(University of Oslo)
Paper Short Abstract:
As procreative practices are changing, so also are understandings of kinship and gender. This is amply demonstrated in the debates surrounding the legal incorporation of reproductive technologies in Norway. Politics of gender challenge the ”nature” of kinship, inviting critical reflection not only on the transformative capacities of kinship and gender, but also on the ways that these are inflected by state policies.
Paper long abstract:
Within contemporary anthropology, kinship and gender are viewed as mutually constitutive; one cannot be properly grasped without paying attention to the other.
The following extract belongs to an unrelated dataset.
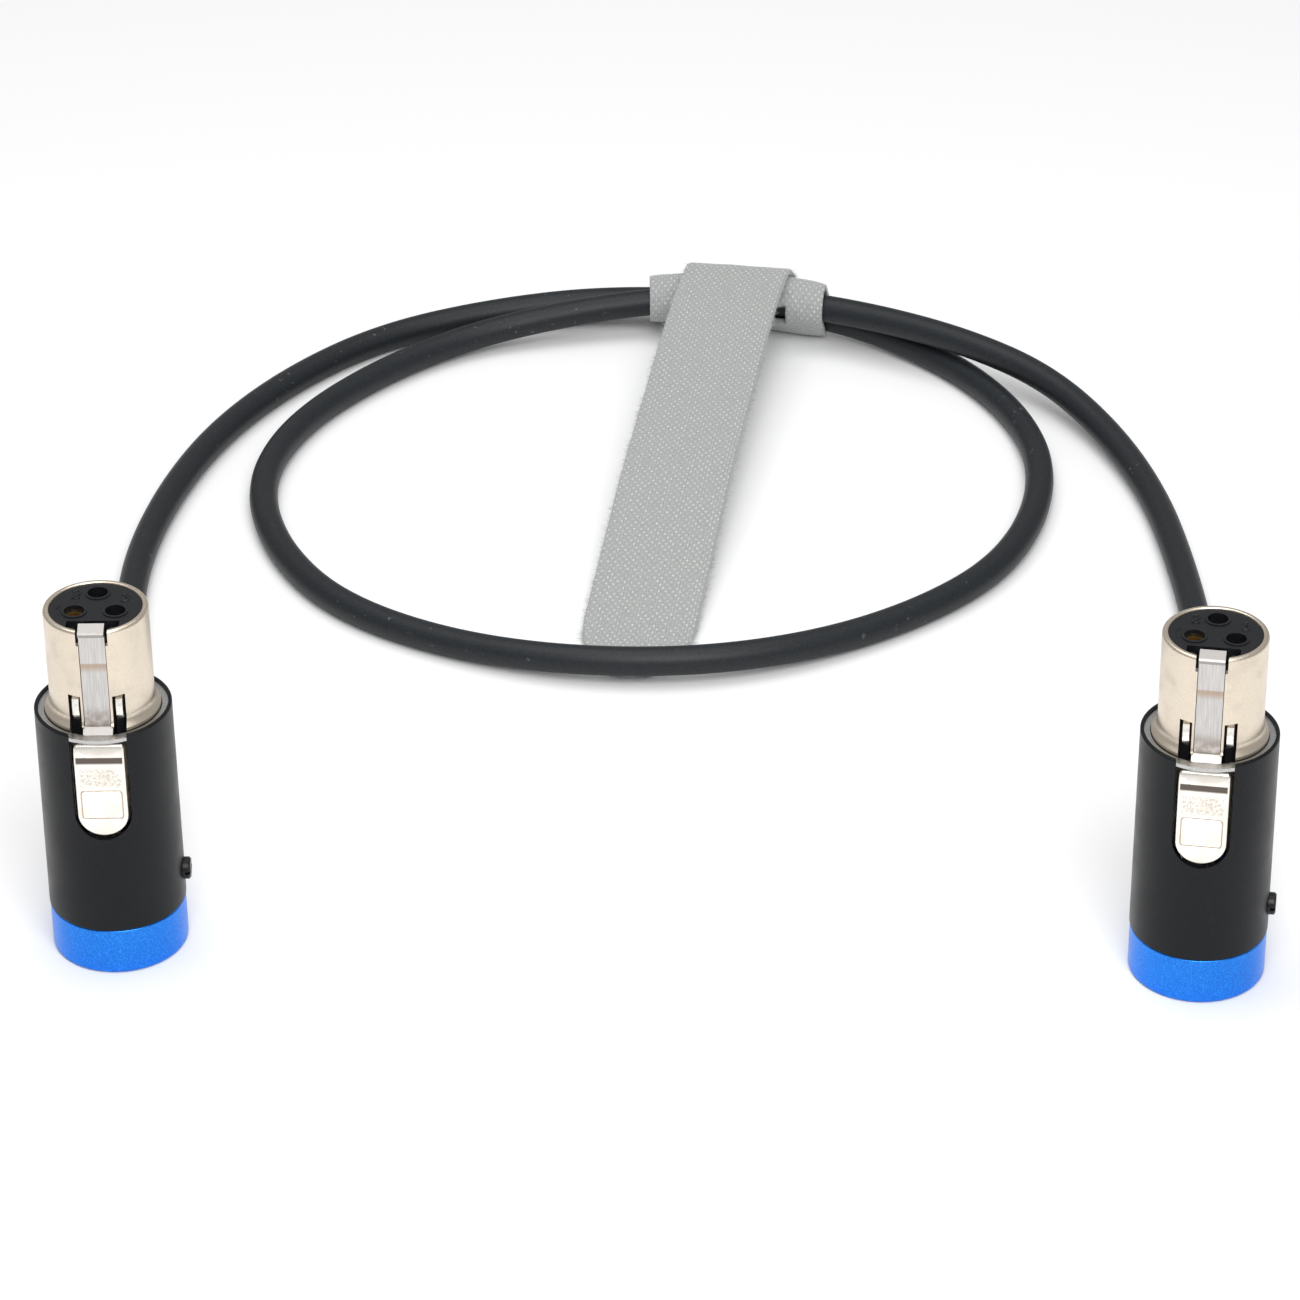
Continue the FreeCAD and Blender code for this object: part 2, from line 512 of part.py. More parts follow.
def connector_parts():
    parts = {
        "base_cap": base_cap(),
        "barrel": barrel(),
        "inner_sleeve": inner_sleeve(),
        "nose_shell": nose_shell(),
        "insert": insert(),
        "ground_spring": ground_spring(),
        "retaining_ring": retaining_ring(),
        "latch_tongue": latch_tongue(),
        "latch_button": latch_button(),
        "latch_pin": latch_pin(),
        "latch_spring": latch_spring(),
        "exit_grommet": exit_grommet(),
        "clamp_screw": clamp_screw(),
        "clamp_pad": clamp_pad(),
        "cable_end": cable_end(),
        "shrink_sleeve": shrink_sleeve(),
        "drain_wire": core("contact_1", -CORE_SIDE, EXIT_Z - CORE_DROP),
        "blue_core": core("contact_2", CORE_SIDE, EXIT_Z - CORE_DROP),
        "red_core": core("contact_3", 0.0, EXIT_Z + CORE_LIFT),
        "solder_joints": solder_joints(),
    }
    for name, (x, y) in CONTACTS.items():
        parts[name] = contact(x, y, contact_top(name))
    return parts


# ---- cable and tie -------------------------------------------------------------------------------
def cable():
    radii = fair_radii(ROUTE)
    path = arc_path(ROUTE, radii)
    tube = tube_along(path, CABLE_R)
    ideal = math.pi * CABLE_R ** 2 * path.Length
    print("cable: length %.1f mm, smallest bend %.1f mm" % (path.Length, min(radii)))
    print("cable: volume %.0f of %.0f mm3, valid %s" % (tube.Volume, ideal, tube.isValid()))
    return tube


def head_section(station, inset):
    """Rounded rectangle across the head at one of its stations, the given distance inside its skin."""
    middle, heading, rise = station
    heading, rise = math.radians(heading), math.radians(rise)
    front = Vector(math.sin(heading), -math.cos(heading), 0)
    along = front * math.cos(rise) + Z_AXIS * math.sin(rise)
    up = Z_AXIS * math.cos(rise) - front * math.sin(rise)
    a, b = [half - inset for half in HEAD_HALF]
    c = HEAD_CORNER - inset
    k = c * (1 - math.sqrt(0.5))
    points = [(c - a, -b), (a - c, -b), ((a - k, k - b), (a, c - b)), (a, b - c),
              ((a - k, b - k), (a - c, b)), (c - a, b), ((k - a, b - k), (-a, b - c)), (-a, c - b),
              ((k - a, k - b), (c - a, -b))]
    return outline(points, lambda u, v: Vector(*middle) + along * u + up * v)


def tie_head():
    """Band of the tie round both strands, with the slot in its front."""
    skins = [Part.makeLoft([head_section(station, inset) for station in HEAD_STATIONS], True)
             for inset in (0, HEAD_T)]
    middle_y = HEAD_STATIONS[1][0][1]
    slot = block(HEAD_SLOT, (middle_y - 2 * HEAD_HALF[0], middle_y - HEAD_HALF[0] / 2), HEAD_SLOT_Z)
    return skins[0].cut(skins[1]).cut(slot)


def tie_tail():
    """The strap's free length, over the head from behind and down to the table in front."""
    turn = math.radians(TAIL_TURN)
    ahead = Vector(-math.sin(turn), -math.cos(turn), 0)
    across = Vector(math.cos(turn), -math.sin(turn), 0)
    origin = Vector(TAIL_TOP[0], TAIL_TOP[1], 0)
    lower, upper = [offset_path(TAIL_LINE, TAIL_BENDS, side * STRAP_T / 2) for side in (-1, 1)]
    edges = lower.Edges + upper.Edges
    for end in (0, -1):
        ends = [wire.OrderedVertexes[end].Point for wire in (lower, upper)]
        edges.append(Part.LineSegment(*ends).toShape())
    section = Part.Face(Part.Wire(Part.__sortEdges__(edges)))
    strap = section.extrude(Vector(0, STRAP_W, 0)).translated(Vector(0, -STRAP_W / 2, 0))
    strap = strap.common(tail_outline(TAIL_LINE[-1][0]))
    # from its own (forward, left, up) axes to the model's
    strap.Placement = FreeCAD.Placement(FreeCAD.Matrix(
        ahead.x, across.x, 0, origin.x, ahead.y, across.y, 0, origin.y, 0, 0, 1, 0, 0, 0, 0, 1)
    ).multiply(strap.Placement)
    return strap


def tail_outline(end):
    """Everything that the strap's plan shape allows: straight sides and a tip that is half an ellipse."""
    start, low, high = end - TAIL_TIP, -1, 2 * TAIL_LINE[2][1]
    straight = block((TAIL_LINE[0][0] - STRAP_T, start), (-STRAP_W / 2, STRAP_W / 2), (low, high))
    tip = Part.Wire(Part.Ellipse(Vector(start, 0, low), TAIL_TIP, STRAP_W / 2).toShape())
    return straight.fuse(Part.Face(tip).extrude(Vector(0, 0, high - low)))


def offset_path(points, radii, offset):
    """The (forward, height) line moved sideways: corners are mitred and every arc stays concentric."""
    places = [Vector(s, 0, z) for s, z in points]
    runs = [(b - a).normalize() for a, b in zip(places, places[1:])]
    normals = [Vector(-run.z, 0, run.x) for run in runs]
    moved = [places[0] + normals[0] * offset]
    new_radii = []
    for place, first, second, radius in zip(places[1:], normals, normals[1:], radii):
        mitre = (first + second).normalize()
        moved.append(place + mitre * (offset / mitre.dot(first)))
        left_turn = first.cross(second).y < 0
        new_radii.append(radius - offset if left_turn else radius + offset)
    moved.append(places[-1] + normals[-1] * offset)
    return arc_path([tuple(p) for p in moved], new_radii)


# ---- the whole model -----------------------------------------------------------------------------
def main():
    os.makedirs("parts", exist_ok=True)
    middle_y = -GROMMET_PROUD / 2
    places = {
        "left": (Vector(-SPREAD / 2 - SCREW_PROUD / 2, middle_y + STAGGER / 2, 0), 0.0),
        "right": (Vector(SPREAD / 2 - SCREW_PROUD / 2, middle_y - STAGGER / 2, 0), RIGHT_TURN),
    }
    shapes = {"cable": cable(), "tie_head": tie_head(), "tie_tail": tie_tail()}
    parts = connector_parts()
    for side, (axis, turn) in places.items():
        for name, shape in parts.items():
            shapes[side + "_" + name] = shape.rotated(Vector(0, 0, 0), Z_AXIS, turn).translated(axis)
    for name, shape in shapes.items():
        shape.exportStep("parts/%s.step" % name)
    print("%d sub-parts, %d solids" % (len(shapes), sum(len(s.Solids) for s in shapes.values())))


main()
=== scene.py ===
import json
import math
import random

import bmesh
import bpy
from mathutils import Matrix, Vector, noise


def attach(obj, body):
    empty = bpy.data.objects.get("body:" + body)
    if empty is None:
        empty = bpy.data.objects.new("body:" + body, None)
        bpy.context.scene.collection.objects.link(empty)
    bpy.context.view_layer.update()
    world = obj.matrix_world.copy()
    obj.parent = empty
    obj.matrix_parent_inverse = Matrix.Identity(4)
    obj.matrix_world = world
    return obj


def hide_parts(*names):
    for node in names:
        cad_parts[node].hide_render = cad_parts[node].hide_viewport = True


# Looks of a short microphone cable with a female XLR connector on each end, laid in one loop that a
# hook-and-loop tie holds.  Metres, +Z up, in the CAD model's own frame.

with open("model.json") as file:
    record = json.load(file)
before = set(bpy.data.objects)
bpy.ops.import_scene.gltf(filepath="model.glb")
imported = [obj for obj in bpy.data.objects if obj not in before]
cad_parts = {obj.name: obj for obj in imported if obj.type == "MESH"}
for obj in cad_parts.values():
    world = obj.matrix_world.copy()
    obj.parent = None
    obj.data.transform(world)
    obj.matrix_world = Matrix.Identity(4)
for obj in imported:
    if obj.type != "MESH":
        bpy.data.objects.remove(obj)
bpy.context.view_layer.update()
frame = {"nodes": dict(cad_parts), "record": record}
scene = bpy.context.scene
ROOT = "shells_and_cable"
SIDES = ("left", "right")
random.seed(7)

# ---- camera --------------------------------------------------------------------------------------
CAMERA_PITCH = math.radians(31.595)     # below the horizon
CAMERA_ROLL = math.radians(-0.585)
CAMERA_TARGET = Vector((-0.000865, 0.08803, 0.0))
CAMERA_DISTANCE = 0.8343
CAMERA_LENS = 134.5                     # on a 36 mm wide sensor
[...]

Whereas the study of gender has increased its significance within complex, modern societies, there has been a tendency to assume that with modernity, kinship loses its explanatory force. This assumption, however, is not borne out empirically. Ideas and practices of kinship and gender cut across the domains of politics, religion, and economy. One significant area where gender and kinship converge is reproduction. This is amply demonstrated in the various legal attempts to regulate assisted conception. In the case of Norway, the legal regulation can be seen as an effort to stabilise kinship, to pin kinship down as it were. Yet, this effort to fix particular relations (of paternity, maternity, filiation) is subverted not only by practices which circumvent the law, but also by counter-posing an egalitarian principle of gender equality. In this process, both the nature of kinship and of gender are transformed.